What is it?
It is the dream of all crystallographers to develop a technique which can grow the largest and highest quality crystals possible. Often this is extremely difficult to do due to all of the competing factors which can drive crystal growth, and so it is often considered an art form. The rarity of large single crystals is what makes the Naica crystal caves truly extraordinary.
Buried 300 meters below the surface, and discovered at a time when we people believed that they had seen every spectacular sight the earth had to offer, are the selenite crystal caves (Figure 1). No, this is not a carefully constructed Photoshop; those are real people climbing over pure gypsum crystals, otherwise known as selenite. In fact these are the largest of any naturally occurring crystals measuring up to 12 m in length, 4 m in diameter and 55 tons in weight. However, before you rush to pull out your passport and start booking flights, know that these caves are not open to the public. The caves are restricted partially for preservation purposes (instigated by a mining company of all things) but also because conditions within the cave are oppressive. Due to their location above an underground magma chamber and the presence of a large quantity of ground water, temperatures can sit at a constant 58 °C and 90 to 99 % humidity. Without special protection humans can only survive in these conditions for a few minutes. Incidentally, these are ideal conditions for crystal growth. Prior to their discovery, the caves were filled with hot, mineral rich water for 500,000 years. During this time the temperature hardly varied and the crystals were allowed to slowly grow to the size they are today.
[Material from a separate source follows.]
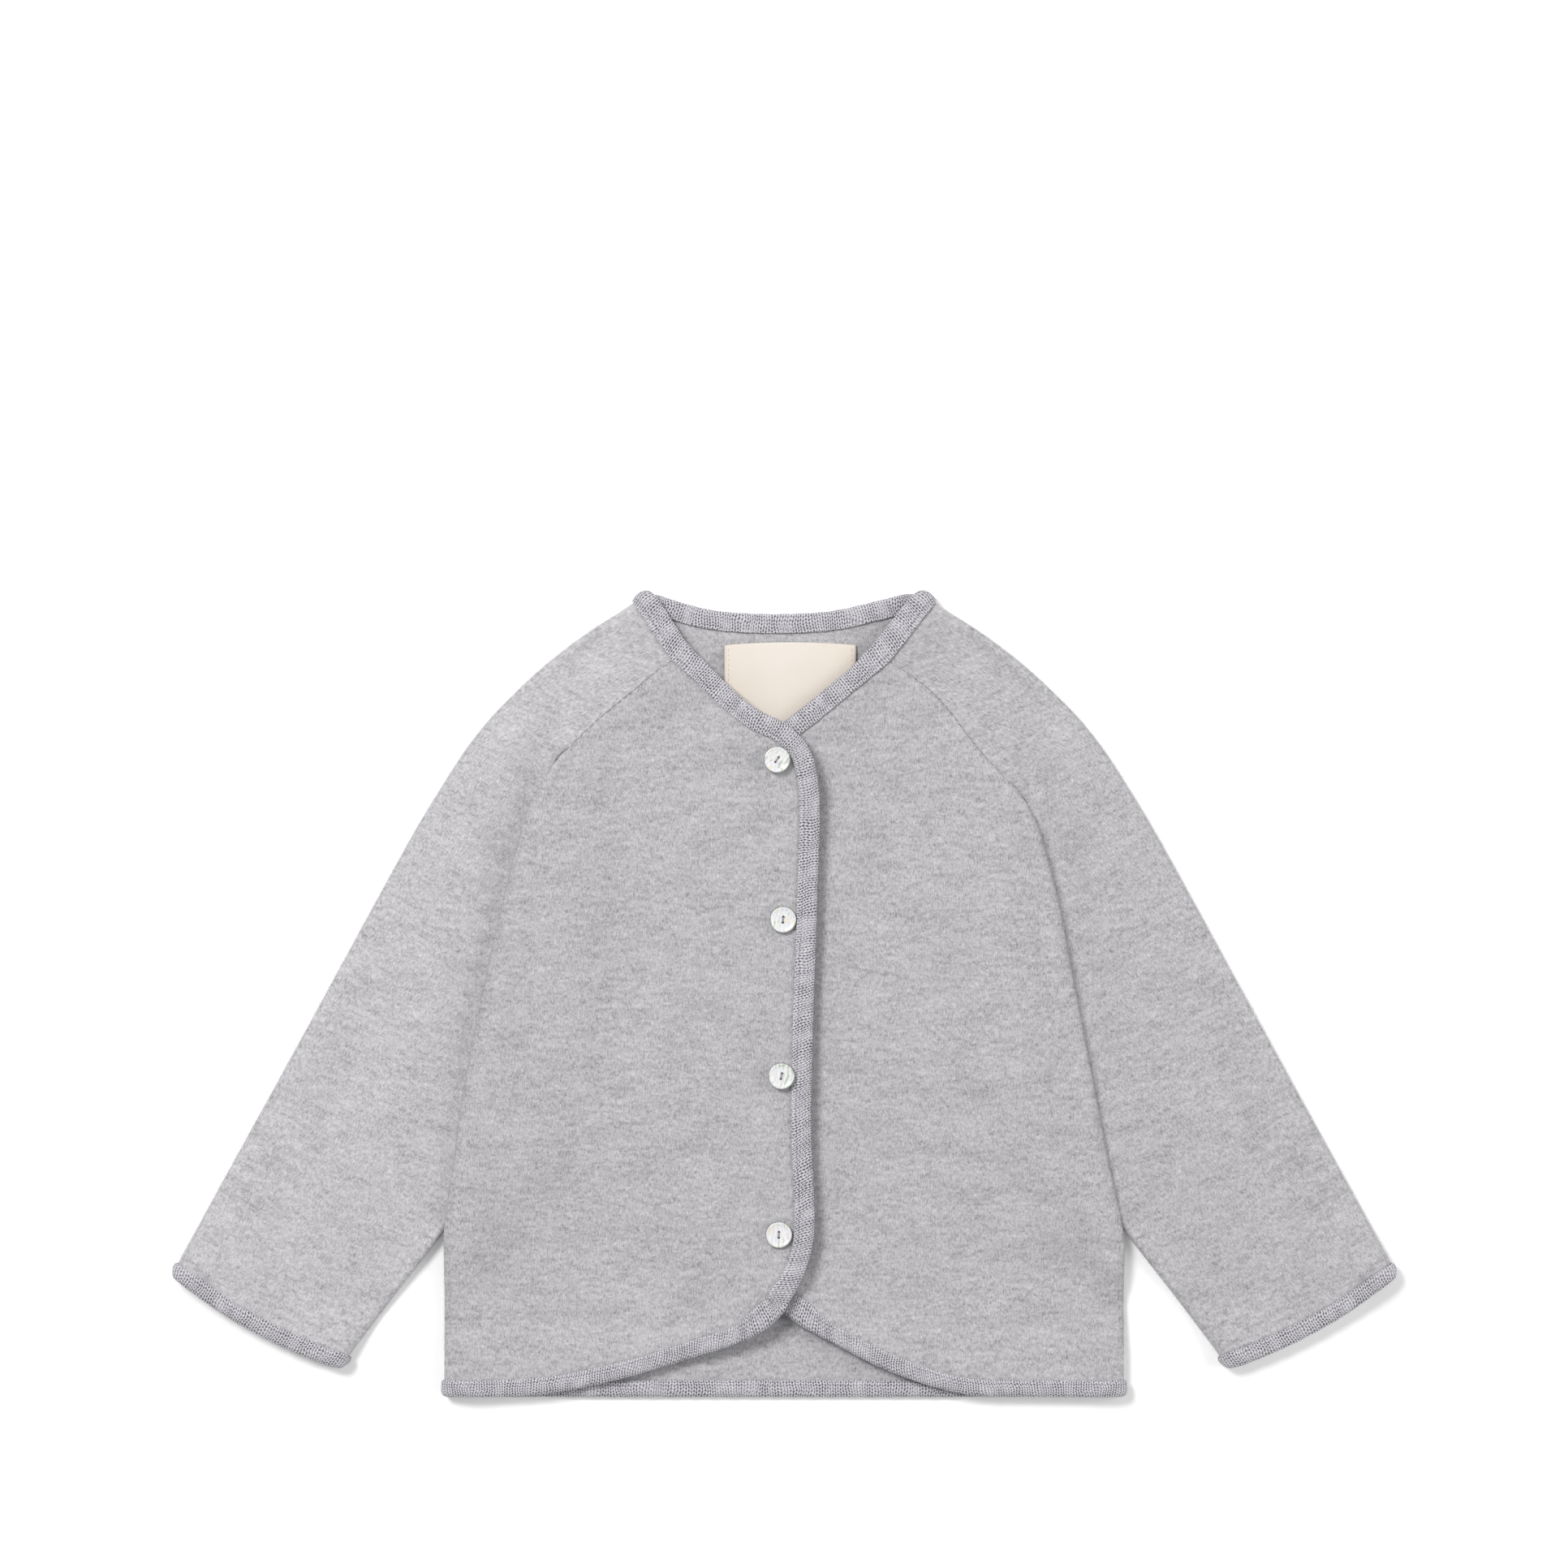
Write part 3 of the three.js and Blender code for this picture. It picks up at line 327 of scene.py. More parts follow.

So if the caves are closed to public access, what are people doing there? A huge research project is being undertaken covering fields from medical research to regional geology. Some examples of the research being performed include, investigating how the crystals became so large and how old they are, studying pollen and microorganisms trapped inside the crystals, developing technology which enables humans to work in extreme conditions for long periods of time and building an understanding of the physiological effects of exposure to these extreme conditions over a long period of time. However, the longer the crystals are exposed to the air the more faded and brittle they become, eventually cracking under their own weight. As a result there are constant discussions on whether research should continue in order to understand this unique natural resource or whether the caves should be re-flooded with water in order to preserve their current form.
What does it look like?
As mentioned, the crystals are a pure form of gypsum known as selenite. The crystal structure of selenite/gypsum (CaSO4•2(H2O)) has been featured before on this blog in its “desert rose form”. The main difference between the desert rose crystals and selenite is the presence of sand impurities in desert rose. Another view of the structure is provided below where calcium is shown in blue, SO4 tetrahedra are yellow, oxygen is red and hydrogen is white.
Where did the structure come from?
The image was generated from a structure in the paper Schofield P. F., Knight K. S., Stretton I. C. American Mineralogist 81 (1996) 847-851 and can be found on the American Mineralogical database.